Em entrevista à agência Lusa a propósito dos 50 anos da independência de Moçambique, Mia Couto disse que a vê como a sua própria história, ele que tem “um bocadinho mais de idade” do que o país das capulanas.

“Quando o país nasceu já eu tinha quase 20 anos. Eu conheço o que existia antes, o que era antes da independência; sei o salto que nós demos em termos daquilo que é a dignidade das pessoas”, afirmou, recordando que, antes de 1975, a maioria dos moçambicanos era considerada indígena.

Uma memória que a maioria dos moçambicanos, com menos de 35 anos, não tem, o que os impossibilita de fazer comparações e, por isso, de viver a festa da mesma maneira, disse.

“A minha visão é uma visão positiva, porque mesmo com todos os fracassos que houve, mesmo com um sonho que não foi realizado no sentido coletivo, não há comparação com aquilo que foi antes. Antes não tínhamos país. Agora temos país”, referiu.

Mia Couto recordou que, até à independência, “a maior parte da gente que circulava dentro da cidade [Beira], nem sequer tinha sapatos para calçar”.

“Era uma relação quase de invisibilidade. Salvo alguns pequenos grupos de gente assimilada — que eram assim chamados, mas era um número ínfimo -, todos os outros eram indígenas e, portanto, eram invisíveis, não votavam. Essa é uma diferença de que é preciso ter orgulho, assim como a língua portuguesa, que teve um salto enorme”.

“Moçambique fez pela língua portuguesa aquilo que 500 anos de relação colonial não fizeram”, afirmou o escritor, que na quarta-feira passada participou no encerramento da 19.ª edição do festival literário LeV — Literatura em Viagem, em Matosinhos.

O autor de “Terra Sonâmbula” considera que o objetivo traçado em 1975 de, numa geração ou duas, mudar o mundo e redistribuir a felicidade, resultou de “uma certa ingenuidade”, embora continue a ser “um valor que não pode ser esquecido”.
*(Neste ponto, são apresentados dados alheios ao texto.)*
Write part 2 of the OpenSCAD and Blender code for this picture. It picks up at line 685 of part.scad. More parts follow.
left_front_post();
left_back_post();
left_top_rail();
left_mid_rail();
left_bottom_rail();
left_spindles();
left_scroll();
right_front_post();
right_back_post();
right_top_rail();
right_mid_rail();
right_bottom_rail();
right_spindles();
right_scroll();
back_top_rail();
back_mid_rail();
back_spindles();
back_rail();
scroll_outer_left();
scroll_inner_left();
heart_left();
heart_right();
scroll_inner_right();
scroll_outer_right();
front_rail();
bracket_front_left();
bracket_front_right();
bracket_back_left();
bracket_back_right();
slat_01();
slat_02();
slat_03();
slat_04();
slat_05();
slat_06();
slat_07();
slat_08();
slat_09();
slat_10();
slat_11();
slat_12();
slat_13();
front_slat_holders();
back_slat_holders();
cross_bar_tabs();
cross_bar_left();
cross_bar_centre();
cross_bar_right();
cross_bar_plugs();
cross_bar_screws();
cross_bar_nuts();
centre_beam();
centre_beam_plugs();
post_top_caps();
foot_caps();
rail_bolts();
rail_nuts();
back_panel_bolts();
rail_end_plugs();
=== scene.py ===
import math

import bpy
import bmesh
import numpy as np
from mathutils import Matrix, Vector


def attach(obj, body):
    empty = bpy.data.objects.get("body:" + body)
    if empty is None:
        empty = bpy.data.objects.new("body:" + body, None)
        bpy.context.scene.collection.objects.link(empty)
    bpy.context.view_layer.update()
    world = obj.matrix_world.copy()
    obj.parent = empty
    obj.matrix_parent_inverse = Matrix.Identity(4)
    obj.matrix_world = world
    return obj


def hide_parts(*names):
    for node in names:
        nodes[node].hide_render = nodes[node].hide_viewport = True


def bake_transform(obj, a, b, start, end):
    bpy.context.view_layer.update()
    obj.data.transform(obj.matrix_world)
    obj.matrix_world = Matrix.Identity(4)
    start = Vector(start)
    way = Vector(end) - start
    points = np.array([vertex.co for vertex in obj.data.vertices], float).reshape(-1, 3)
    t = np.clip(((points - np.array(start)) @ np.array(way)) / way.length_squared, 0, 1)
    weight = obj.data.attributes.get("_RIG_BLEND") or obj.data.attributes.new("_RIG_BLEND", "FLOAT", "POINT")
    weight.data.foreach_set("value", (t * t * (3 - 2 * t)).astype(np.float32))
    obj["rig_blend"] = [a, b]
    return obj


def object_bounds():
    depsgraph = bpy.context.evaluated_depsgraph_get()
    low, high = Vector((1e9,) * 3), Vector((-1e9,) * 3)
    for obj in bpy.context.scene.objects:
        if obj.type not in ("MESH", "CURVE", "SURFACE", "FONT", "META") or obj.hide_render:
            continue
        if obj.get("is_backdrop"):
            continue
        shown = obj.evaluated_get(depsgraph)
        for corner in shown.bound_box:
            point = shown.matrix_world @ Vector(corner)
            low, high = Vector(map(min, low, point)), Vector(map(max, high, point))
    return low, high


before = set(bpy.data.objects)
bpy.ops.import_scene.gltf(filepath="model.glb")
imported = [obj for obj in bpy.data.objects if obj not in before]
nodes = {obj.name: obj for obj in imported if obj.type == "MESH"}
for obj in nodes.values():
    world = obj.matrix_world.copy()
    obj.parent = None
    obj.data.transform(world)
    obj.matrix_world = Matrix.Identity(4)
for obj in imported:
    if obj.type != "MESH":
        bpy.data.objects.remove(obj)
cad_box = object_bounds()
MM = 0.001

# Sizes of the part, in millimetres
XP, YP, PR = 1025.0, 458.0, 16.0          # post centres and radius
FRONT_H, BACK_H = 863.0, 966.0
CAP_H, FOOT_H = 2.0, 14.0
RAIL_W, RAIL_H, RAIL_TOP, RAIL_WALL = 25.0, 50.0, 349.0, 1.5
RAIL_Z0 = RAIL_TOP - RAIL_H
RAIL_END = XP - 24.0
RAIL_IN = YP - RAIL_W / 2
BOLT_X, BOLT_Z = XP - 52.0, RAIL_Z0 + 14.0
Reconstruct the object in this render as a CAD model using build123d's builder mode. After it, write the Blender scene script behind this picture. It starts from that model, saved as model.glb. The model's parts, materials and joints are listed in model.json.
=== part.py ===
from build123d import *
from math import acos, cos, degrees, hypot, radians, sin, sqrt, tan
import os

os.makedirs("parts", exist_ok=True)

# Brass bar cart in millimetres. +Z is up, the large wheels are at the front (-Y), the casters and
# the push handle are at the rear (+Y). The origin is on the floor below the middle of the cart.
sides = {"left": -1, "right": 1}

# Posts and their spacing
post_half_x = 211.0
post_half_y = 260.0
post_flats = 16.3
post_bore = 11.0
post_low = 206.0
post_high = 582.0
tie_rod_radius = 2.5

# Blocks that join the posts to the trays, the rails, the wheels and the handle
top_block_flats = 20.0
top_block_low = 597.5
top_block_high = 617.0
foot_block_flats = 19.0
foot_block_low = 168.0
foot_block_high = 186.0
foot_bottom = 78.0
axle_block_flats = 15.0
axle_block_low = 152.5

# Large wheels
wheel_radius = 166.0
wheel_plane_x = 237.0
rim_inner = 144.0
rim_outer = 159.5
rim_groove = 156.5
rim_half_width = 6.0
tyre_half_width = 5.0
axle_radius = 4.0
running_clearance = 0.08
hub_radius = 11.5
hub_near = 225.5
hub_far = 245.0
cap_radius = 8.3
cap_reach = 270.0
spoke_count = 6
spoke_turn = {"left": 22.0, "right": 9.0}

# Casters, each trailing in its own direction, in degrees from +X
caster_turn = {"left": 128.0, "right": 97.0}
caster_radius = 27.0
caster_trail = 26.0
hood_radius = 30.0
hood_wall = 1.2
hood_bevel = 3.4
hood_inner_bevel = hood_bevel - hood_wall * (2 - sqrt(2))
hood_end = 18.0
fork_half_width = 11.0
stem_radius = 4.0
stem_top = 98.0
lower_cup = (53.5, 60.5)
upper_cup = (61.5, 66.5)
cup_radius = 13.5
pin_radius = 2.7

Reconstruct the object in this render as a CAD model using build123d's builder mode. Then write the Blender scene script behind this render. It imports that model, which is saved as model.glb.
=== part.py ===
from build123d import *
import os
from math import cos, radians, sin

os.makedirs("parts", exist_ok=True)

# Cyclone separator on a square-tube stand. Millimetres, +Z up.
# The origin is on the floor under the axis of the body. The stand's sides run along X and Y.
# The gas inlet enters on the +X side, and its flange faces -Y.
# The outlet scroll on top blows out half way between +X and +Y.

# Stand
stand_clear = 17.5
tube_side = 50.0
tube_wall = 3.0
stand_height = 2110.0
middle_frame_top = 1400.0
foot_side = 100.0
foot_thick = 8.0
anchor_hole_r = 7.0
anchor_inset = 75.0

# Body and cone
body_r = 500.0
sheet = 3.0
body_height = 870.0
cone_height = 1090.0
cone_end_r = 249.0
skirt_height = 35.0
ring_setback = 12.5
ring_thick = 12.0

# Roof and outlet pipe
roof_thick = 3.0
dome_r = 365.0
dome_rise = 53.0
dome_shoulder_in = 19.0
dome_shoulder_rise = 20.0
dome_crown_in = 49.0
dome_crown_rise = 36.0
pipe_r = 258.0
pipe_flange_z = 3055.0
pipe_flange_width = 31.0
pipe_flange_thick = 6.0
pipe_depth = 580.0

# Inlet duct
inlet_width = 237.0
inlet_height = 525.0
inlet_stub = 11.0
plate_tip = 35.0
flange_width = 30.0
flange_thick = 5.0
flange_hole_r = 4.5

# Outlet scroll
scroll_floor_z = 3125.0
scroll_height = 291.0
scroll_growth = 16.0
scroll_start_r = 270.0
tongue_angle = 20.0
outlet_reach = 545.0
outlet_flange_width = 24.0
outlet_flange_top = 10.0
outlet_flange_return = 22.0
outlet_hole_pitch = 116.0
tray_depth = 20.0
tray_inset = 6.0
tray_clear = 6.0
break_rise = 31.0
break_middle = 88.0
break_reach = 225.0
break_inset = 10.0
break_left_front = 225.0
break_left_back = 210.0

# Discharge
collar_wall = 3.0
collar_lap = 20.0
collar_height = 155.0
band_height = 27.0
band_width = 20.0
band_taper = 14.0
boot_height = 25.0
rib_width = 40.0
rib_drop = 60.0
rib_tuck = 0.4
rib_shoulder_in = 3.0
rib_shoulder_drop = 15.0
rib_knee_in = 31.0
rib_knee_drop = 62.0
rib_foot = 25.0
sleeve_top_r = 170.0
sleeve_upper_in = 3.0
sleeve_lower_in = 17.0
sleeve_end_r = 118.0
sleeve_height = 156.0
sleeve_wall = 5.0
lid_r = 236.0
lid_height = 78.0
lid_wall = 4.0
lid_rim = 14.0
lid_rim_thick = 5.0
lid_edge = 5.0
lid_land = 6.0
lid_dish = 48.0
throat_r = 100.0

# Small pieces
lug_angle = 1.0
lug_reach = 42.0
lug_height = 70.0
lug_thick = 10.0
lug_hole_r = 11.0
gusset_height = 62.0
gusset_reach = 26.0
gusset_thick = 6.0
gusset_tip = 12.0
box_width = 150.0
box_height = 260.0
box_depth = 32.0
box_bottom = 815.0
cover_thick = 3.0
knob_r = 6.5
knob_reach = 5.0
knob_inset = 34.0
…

“O sonho está certo, continua a estar certo, mas é preciso perceber que nenhum país, africano ou outro, conseguiu, nesse espaço de tempo de 50 anos, cumprir esse desejo de que haja escola, saúde, condições de habitação, etc., para toda a gente, de uma maneira justa”, disse.

Atribui à guerra que “durou 16 anos e destruiu tudo” muito do que ficou por fazer, mas também às relações económicas: “Os países africanos, não só Moçambique, continuam a fornecer matérias-primas aos outros [países] que depois as revendem já depois de manufaturadas; e essa relação não mudou”, declarou.

Mia acredita que, se esta relação não mudar de uma maneira radical, os africanos não vão conseguir acumular riqueza suficiente para uma assistência social e um Estado social capaz.

O escritor, biólogo de formação, recorda que mais de metade da sua vida foi passada em guerra e que o período de “enorme violência” que se seguiu às eleições de outubro de 2024 em Moçambique demonstra que o sonho de viver em paz ainda está longe.

Assume-se como um “otimista sem esperança”, não só devido à situação do seu país, mas também por causa do contexto internacional que “não ajuda”.

A 25 de junho de 1975, Mia Couto era um jornalista de 19 anos que tinha sido escalado para ficar na rádio, da qual fugiu com outros companheiros para irem para o Estádio da Machava, onde iria ser proclamada a independência.

Devido a um atraso na chegada da comitiva liderada por Samora Machel, que viria a ser o primeiro Presidente da República do país, o jovem repórter viu-se incluído na comitiva dos notáveis que iam subir ao pódio.

Hoje, 50 anos após esse dia em que Moçambique saiu “do banco de trás da vida”, Mia Couto diz não ter ressentimentos.

“Não tenho ressentimento nenhum, nem sou amargo em relação a nada. Acho que essas aprendizagens fazem parte do modo como eu hoje sou feliz”.